И сегодня мы как раз находимся в поиске демократической структуры многополярного мира. Например, активно обсуждается, как именно и кем должно использоваться право вето в Совете Безопасности ООН. Сейчас этот вопрос представляет собой реальную проблему, поскольку нынешнее состояние дел является наследием того соотношения сил, которое было в сороковых годах. Современные же условия существенно изменились. Или взять, например, Всемирную торговую организацию. Она сама себя ограничила, превратившись в структуру, которая только регулирует торговлю, а вовсе не выступает как организация, способствующая корректировке глобализации путем преодоления диспропорций, введения экологических и социальных норм, которые не могут сами по себе возникнуть в результате действия рыночных механизмов.
В условиях многополярности нужны новые формы демократического функционирования международной системы. Если мы не хотим американской гегемонии, не заинтересованы в конфронтации супердержав (а похоже, что мечтой Путина является как раз раздел мира между двумя «центрами силы»), то нужно найти формы, которые сделают возможным реальный многополярный мир. Новыми центрами силы должны стать не только Европа, но и Китай, Бразилия, Индия, Африка и др. Организацию Объединенных Наций следует реформировать для того, чтобы она действительно отражала нынешний многополярный мир.

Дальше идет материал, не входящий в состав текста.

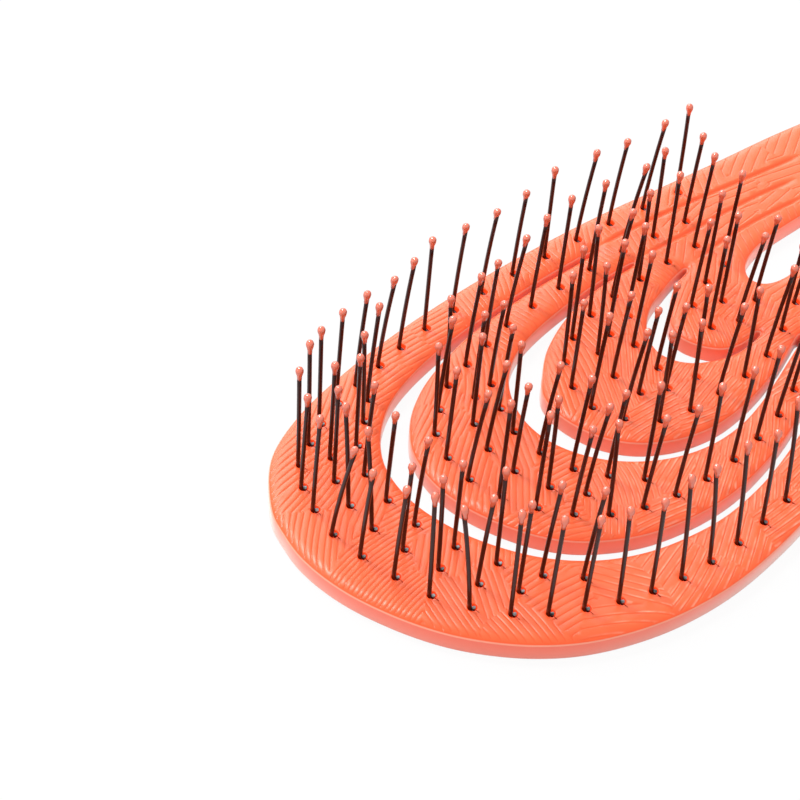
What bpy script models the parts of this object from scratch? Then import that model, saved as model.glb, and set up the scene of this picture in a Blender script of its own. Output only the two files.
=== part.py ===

Многополярность не является каким-то аргументом против Америки либо против России – это прежде всего признание ответственности всего мира за то, что происходит на нашей планете. Сегодня многие страны отнюдь не уверены в том, что они хотят взять на себя такую ответственность. Например, европейцам совершенно не хочется втягиваться в ближневосточный или иракский конфликты, ведь далеко не ясно, как преодолеть даже более близкий балканский кризис. Мне кажется, что желание не отдавать решение мировых проблем на откуп одной либо двум супердержавам, должно быть также проявлением того, что у остальных присутствует четкое и осознанное намерение заниматься множеством вещей, которые не имеют к ним прямого отношения.